None of my Leopard Geckos have names unfortunately.... I don't think I'm as into them as I thought I would be when I got them :/ so I will be taking them to the June reptile show to find them new homes, well that is the ones that my friends don't take. which will probably be the jungle, the nova and the enigma

Jungle 
Blizzard 
Hypo Tangerine Carrot Tail 
Nova 
Enigma Het Bell

----------


## scribbles

Very nice leos. I have two high-yellow lavendar leos.

----------


## Jace

Wow-I love your animals!  Your dumbo ear rats are so cute-remind me of mine that have since passed away.  Too bad I didn't live closer...I would definitely snag that Jungle leo off of you.  Thanks for sharing your photos.

----------


## Skulldroog

Very nice looking beardies. I'm jealous.

----------


## ViciousAlice

Haha thanks, if you like those beardies you should see the 4 babies I have left from the pairing of the two, I'll get some pics up later tomorrow,

----------


## Ebony

Wow! you certainly must be busy. They are all very cool. I love Rats. I had a pet Rat. They are awesome pets. Very intelligent. :Frog Smile:

----------


## Deku

Man, you have a lot of rats. Its Rat-tastic. XD Sorry I had to use that pun. But geez, is that like a clan of rats or colony? xD Also nice beardies! love charmander! Has some nice color to it.

----------


## ViciousAlice

yeah we have a few rats, I believe they call it a Mischief of rats lol which I think is kinda cute. the beardies are pretty much awesome. they make some super nice babies.

 I am working on my soon to be frog viv. I already have the false bottom down and trying to decide on what to put between the mesh and the soil. just to try to keep it from falling through.

----------


## Deku

> yeah we have a few rats, I believe they call it a Mischief of rats lol which I think is kinda cute. the beardies are pretty much awesome. they make some super nice babies.
> 
>  I am working on my soon to be frog viv. I already have the false bottom down and trying to decide on what to put between the mesh and the soil. just to try to keep it from falling through.

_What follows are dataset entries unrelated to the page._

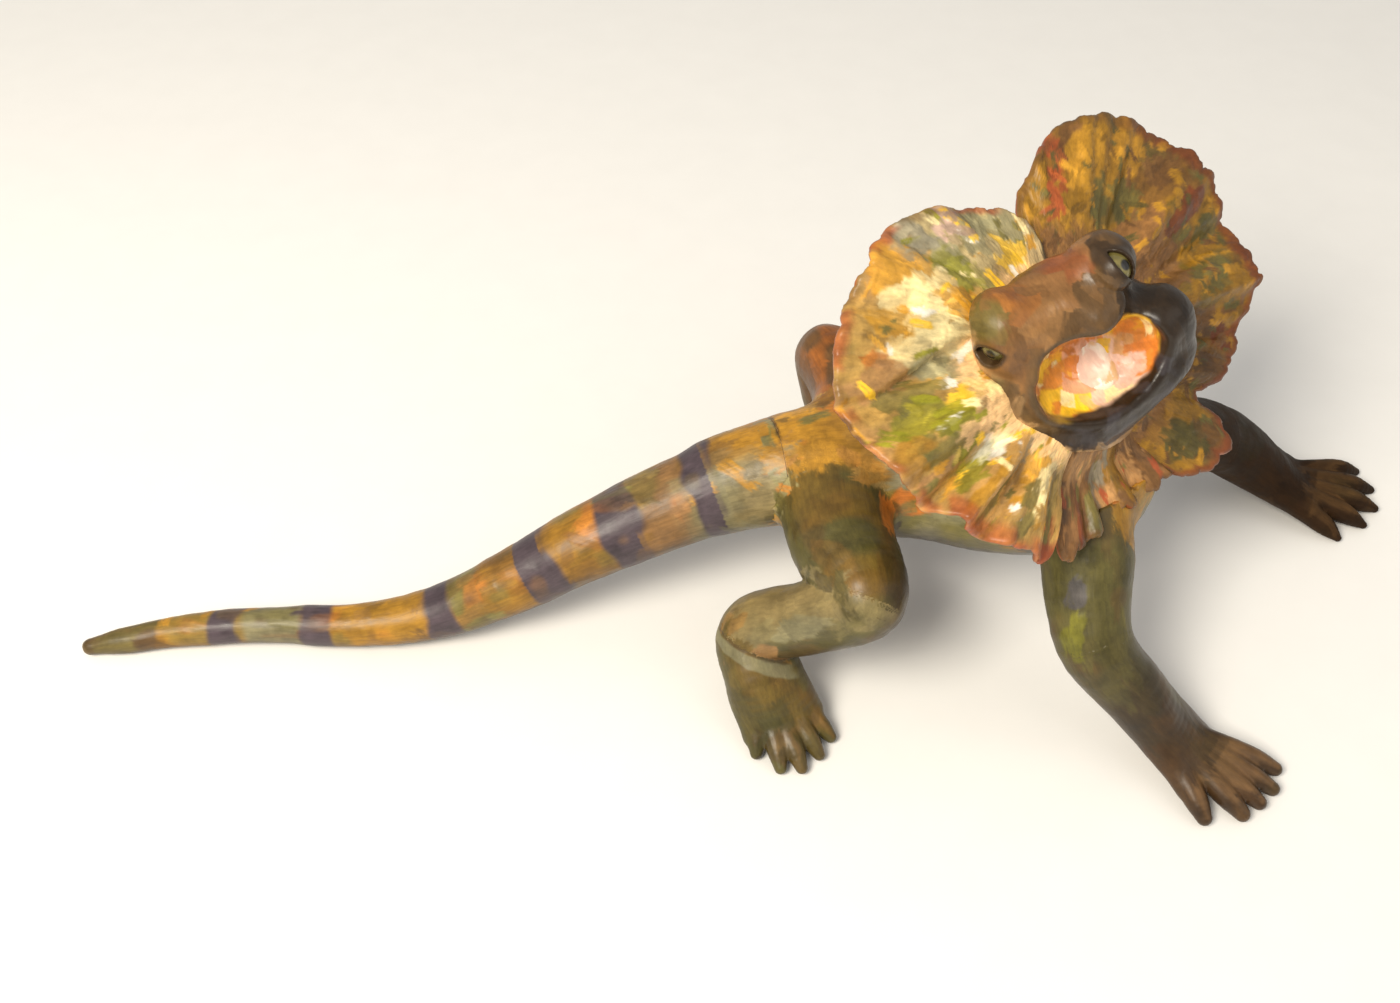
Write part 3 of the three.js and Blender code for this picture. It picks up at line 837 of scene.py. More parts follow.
def paint_leg(canvas, name):
    near_body, far_out, turn_from, turn_to = LEG_PAINT[name]
    bar, shaded = LEG_BARS[name], name == "front_left"
    up = canvas.normals[:, 2]
    mine = np.isin(canvas.owner, LEGS[name]["pieces"])
    at = canvas.points[mine]
    run, blend = np.zeros((2, len(canvas.points)))
    run[mine] = bar.flow(at)[0]
    blend[mine] = smooth(trunk_shape(at) - bar.distance(at), -2, 6)
    share = run / bar.run[-1]
    canvas.wash(near_body, blend)
    canvas.wash(far_out, blend * smooth(share + 0.03 * canvas.noise(8, 70), turn_from, turn_to))
    # On the left arm the blots are darker too: painted shade.
    light = 0.12 if shaded else 0.6
    canvas.blot(OLIVE * light, 12, 71, 0.1, 0.5, blend * 0.35)
    canvas.blot(BROWN * light, 10, 72, 0.2, 0.6, blend * 0.4)
    # Painted shade: darker on the underside of the leg.
    canvas.wash(UMBER, blend * smooth(up, -0.1, -0.7) * 0.6)
    if name == "hind_right":
        canvas.blot(MUSTARD * 0.5, 13, 73, -0.1, 0.4, blend * smooth(up, 0.1, 0.8) * 0.45)
        # Painted shade: umber down the thigh's side towards the head, away from the key lamp.
        canvas.wash(UMBER, blend * smooth(canvas.points[:, 0], 55, 64) * 0.75)
        shank = canvas.owner == "shank_right"
        # Painted highlight: a pale sage sheen on the upper side of the shank.
        canvas.wash(SAGE * 0.55 + GOLD * 0.15, shank * blend * smooth(up, -0.1, 0.5) * 0.5)
    elif name == "front_right":
        canvas.wash(BROWN * 0.36, blend * smooth(share, 0.78, 0.9) * 0.65)
    elif name == "hind_left":
        canvas.blot(ORANGE * 0.55, 10, 80, -0.3, 0.3, blend * smooth(up, 0.0, 0.7) * 0.8)
    ends = blend * smooth(run, bar.run[-1] - 6, bar.run[-1] + 3) * smooth(up, 0.6, 0.95)
    # The left arm's toes get less of the pale tan, to keep its painted shade.
    canvas.wash(TAN * 0.5, ends * (0.3 if shaded else 0.6))


def paint_tail(canvas, tail, run):
    """Ochre, orange and olive between where the dark bands will go."""
    up = canvas.normals[:, 2]
    canvas.wash(OCHRE * 0.52, tail)
    for start, end, colour in TAIL_STRETCHES:
        canvas.wash(colour, smooth(run, start - 2, start + 2) * smooth(run, end + 2, end - 2) * 0.9)
    canvas.blot(ORANGE * 0.8, 11, 12, 0.25, 0.6, tail * smooth(up, 0.0, 0.6) * 0.5)
    canvas.blot(OLIVE * 0.85, 10, 13, 0.15, 0.55, tail * 0.55)
    canvas.blot(BROWN * 0.7, 6, 14, 0.2, 0.6, tail * 0.5)
    # Painted shade: darker on the underside of the tail.
    canvas.wash(BARK * 0.8, tail * smooth(up, 0.1, -0.6) * 0.8)
    front = canvas.normals @ [0.1, -0.95, 0.3]
    canvas.wash(SAGE * 0.55, tail * smooth(run, 222, 236) * smooth(front, 0.35, 0.7) * 0.8)


def paint_ankle(canvas):
    """The pale band with a dark line above it, where the right foot is glued on."""
    at, along = leg_seams(LEGS["hind_right"])[1]
    past = (canvas.points - at) @ along - 3.6
    outer = smooth(canvas.normals @ [-0.3, -0.85, 0.4], 0.2, 0.5) * (canvas.owner == "foot_right")
    ragged = 0.5 * canvas.noise(3, 81)
    canvas.wash(SAGE * 0.5, smooth(np.abs(past) + ragged, 2.2, 1.6) * outer * 0.75)
    canvas.wash(UMBER, smooth(np.abs(past + 2.8) + ragged, 0.9, 0.5) * outer * 0.5)


def paint_body(canvas):
    """Tail, body and legs, painted in one go."""
    tail, torso = canvas.owner == "tail", canvas.owner == "torso"
    up = canvas.normals[:, 2]
    paint_trunk(canvas)
    for name in LEGS:
        paint_leg(canvas, name)
    for dab in BODY_DABS:
        canvas.dab(*dab)
    run = np.where(tail, tail_run(canvas.points) + 1.6 * canvas.noise(9, 11), 400)
    paint_tail(canvas, tail, run)
    canvas.brushwork(0.9 * (tail | torso), 700, (3, 10), (1.2, 3.2), 21, vary=0.17, lift=0.14, turn=0.4,
                     accents=(GOLD * 0.7, OLIVE, OCHRE * 0.6), share=0.12)
    canvas.brushwork(0.9 * ~(tail | torso), 900, (3, 11), (1.2, 3.2), 19, vary=0.14, lift=0.1)
    for n, (at, half) in enumerate(TAIL_BANDS):
        edge = np.abs(run - at - 2.0 * canvas.noise(14, 30 + n)) - half - 1.5 * canvas.noise(7, 40 + n)
        patchy = 1 - 0.3 * smooth(canvas.noise(7, 50 + n), 0.2, 0.6)
        canvas.wash(PLUM * 1.1, smooth(edge, 1.4, -1.2) * patchy * smooth(up, -0.9, -0.4))
    canvas.brushwork(0.5, 500, (2.5, 7), (0.9, 2.0), 22, vary=0.13, lift=0.1, turn=0.6)
    from_seam = np.abs((canvas.points - TAIL_SEAM) @ TAIL_AXIS)
    line = smooth(from_seam + 0.25 * canvas.noise(3, 15), 0.8, 0.4) * smooth(canvas.points[:, 1], -26, -20)
    canvas.wash(UMBER * 0.6, (tail | torso) * line * 0.8)
    paint_ankle(canvas)
    canvas.lift *= smooth(from_seam, 0.4, 1.2)


# ---------------------------------------------------------------- head


def to_head(points):
    return (points - HEAD_PLACE) @ HEAD_FRAME.T


def to_frill(points):
    """Height above the frill, distance from its middle, and angle from the nape towards the lizard's left."""
    local = (points - FRILL_CENTRE) @ FRILL_FRAME.T
    return local[:, 0], np.hypot(local[:, 1], local[:, 2]), np.arctan2(local[:, 1], local[:, 2])


# Each eye's place, radii and look, and the slant, height and half length of the opening between the lids.
EYES = {
    "eye_left": {
        "at": [3.0, 17.6, 5.0], "radii": [5.8, 5.2, 5.4], "look": [0.6, 0.35, 0.7],
        "slant": -1.75, "open": 0.7, "long": 7.0,
    },
    "eye_right": {
        "at": [-1.2, -20.8, -3.4], "radii": [5.0, 4.0, 4.2], "look": [0.55, -0.8, 0.25],
        "slant": 0.3, "open": 1.0, "long": 5.6,
    },
}
EYE_GAP = 0.3  # between an eye and its socket
LID = 0.9  # thickness of the lids

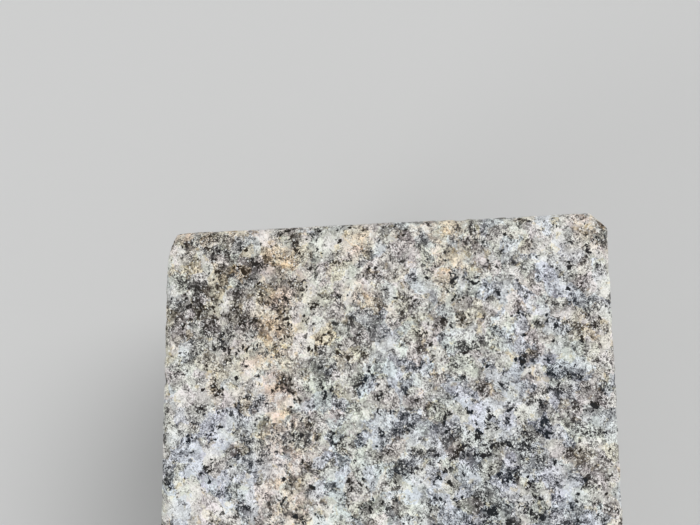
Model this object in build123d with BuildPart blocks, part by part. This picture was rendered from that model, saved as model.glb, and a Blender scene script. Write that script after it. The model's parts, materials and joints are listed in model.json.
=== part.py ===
from build123d import *
import math
import os

# Granite kerb stone, one piece: dressed on top, on the ends and on the upper faces, pitched where it is buried
# The length runs along X, the road face looks to -Y, and the bed lies on Z = 0, all in millimetres

# Overall size
length = 1000.0            # along the road face, the longer of the two long faces
width = 141.5              # across the dressed top
height = 250.0             # from the bed to the top
end_skew = 1.7             # degrees by which the +X end is out of square

# Arris and upright corners, worn soft
top_arris = 4.0            # radius all round the top
plain_corner_wear = 1.0    # how much rounder than that the two upright corners at -X are
worn_corner_wear = 3.5     # and the corner at +X on the footway side
chip_along = 5.5           # corner knocked off at +X on the road side, along the road face
chip_across = 4.5          # and across the end
chip_wear = 0.5            # how much rounder than the top arris both edges of the chip are

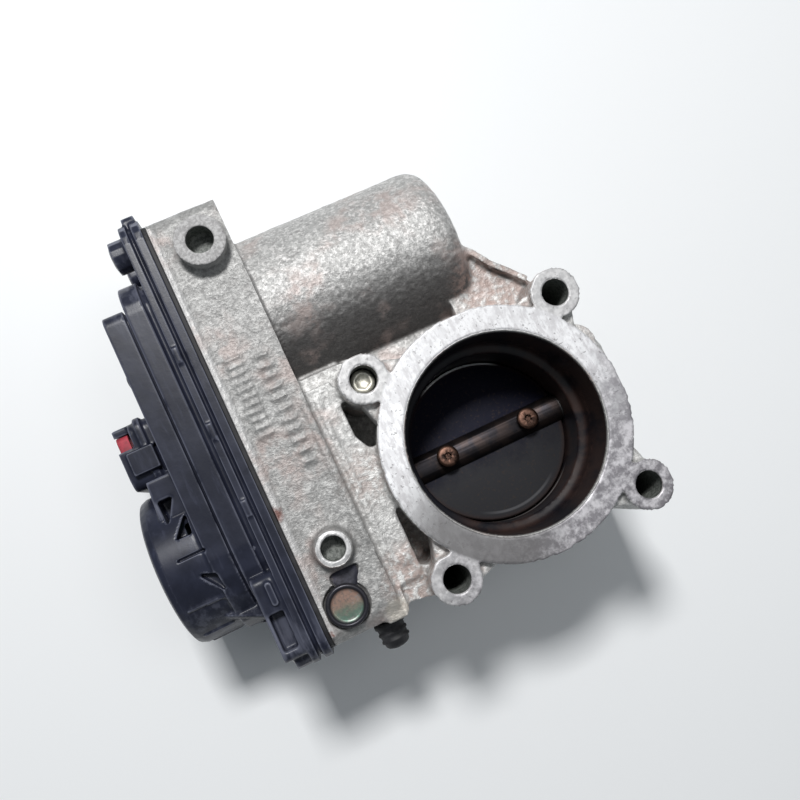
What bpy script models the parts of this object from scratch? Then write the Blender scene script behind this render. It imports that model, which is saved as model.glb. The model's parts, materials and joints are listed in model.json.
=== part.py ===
"""Electronic throttle body of a small petrol engine, as an assembly of separate parts.

All lengths are metres and all angles degrees. The design frame has its Z axis on the bore,
with Z = 0 on the engine-side face. +X runs along the throttle shaft, away from the gearbox
cover. +Y runs from the shaft towards the motor. One empty carries everything, and moves the
design frame so that the origin is under the middle of the whole assembly.
"""
import math

import bmesh
import bpy
from mathutils import Matrix, Vector

# Overall
HEIGHT = 0.058                  # engine face to air-inlet face
SHAFT_Z = 0.0295                # throttle shaft and motor share this height
BORE_SHIFT = (0.0261, -0.0258)  # bore axis in the finished frame
GAP = 0.0003                    # between pieces that touch
RUNNING_GAP = 0.0001            # between a shaft and its bearing

# Bore and flange ring
INLET_RADIUS = 0.0245
THROAT_RADIUS = 0.0220
OUTLET_RADIUS = 0.0235
THROAT_TOP = 0.0420
THROAT_BOTTOM = 0.0160
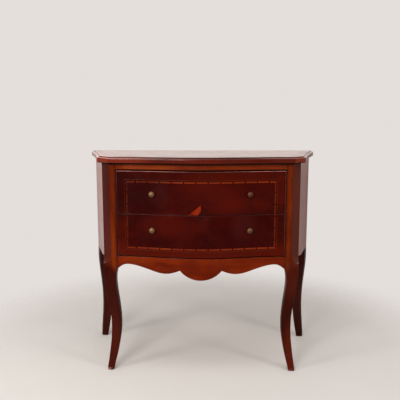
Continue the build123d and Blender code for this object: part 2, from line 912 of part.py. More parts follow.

Hmmm. You could make deep layers of mesh.

----------


## Kurt

or use sphagnum. Plants will grow in it.

----------


## ViciousAlice

I think I'll go ahead and try the sphagnum, I'll also take some pics to show you guys.

----------


## Hylahouse

very cute littly rats I allways wanted one but I don't hav room with the geckos,tree frogs,and my beardie.

nice colors on your beardies. I would be kicking myself  if I was that guy too.

----------


## Eel Noob

Impressive animals


Love the Shiba inu, how are they like? I want either one of those or a Basenji.

----------


## ViciousAlice

I love my Shiba Inu, He is one of the best things that has ever happened in my life, second only to meeting my fiance' lol. As far as choosing between the shiba and the basenji, I suppose it is going to come down to how you feel about shedding... Shiba Inu are notorious for shedding, but as far as personality, basenji and shibas are almost identical, they are the same size usually hitting 14-16 inches and weighing 19-25 lbs, both are hunting breeds so both will need about the same exercise. Neither dog are big barkers, shibas pretty much scream, or in my dog he likes to do this weird howl bark thing sometimes, and the Basenji obviously yodel due to an oddly shaped larynx. So, I suppose it is all going to come down to which you decide you like better,

----------


## spooky

Your Siamese dumbo rat is beeeeeeeeeeeeeeeautiful!!!
I have 2 striped roan boys, one dumbo and one top eared. Think I'm going to start a thread for them  :Big Grin: 
They deserve to be shown off!!!!
Rats rule!!!

----------


## ViciousAlice

I would love to see your boys! Rats do rule, we have 6 little baby rats right now. They are soooo cute and soft LOL I'll post pics when I get time, I just took a bunch for their adopters. They turned out great, so I need to share with everyone LOL.

----------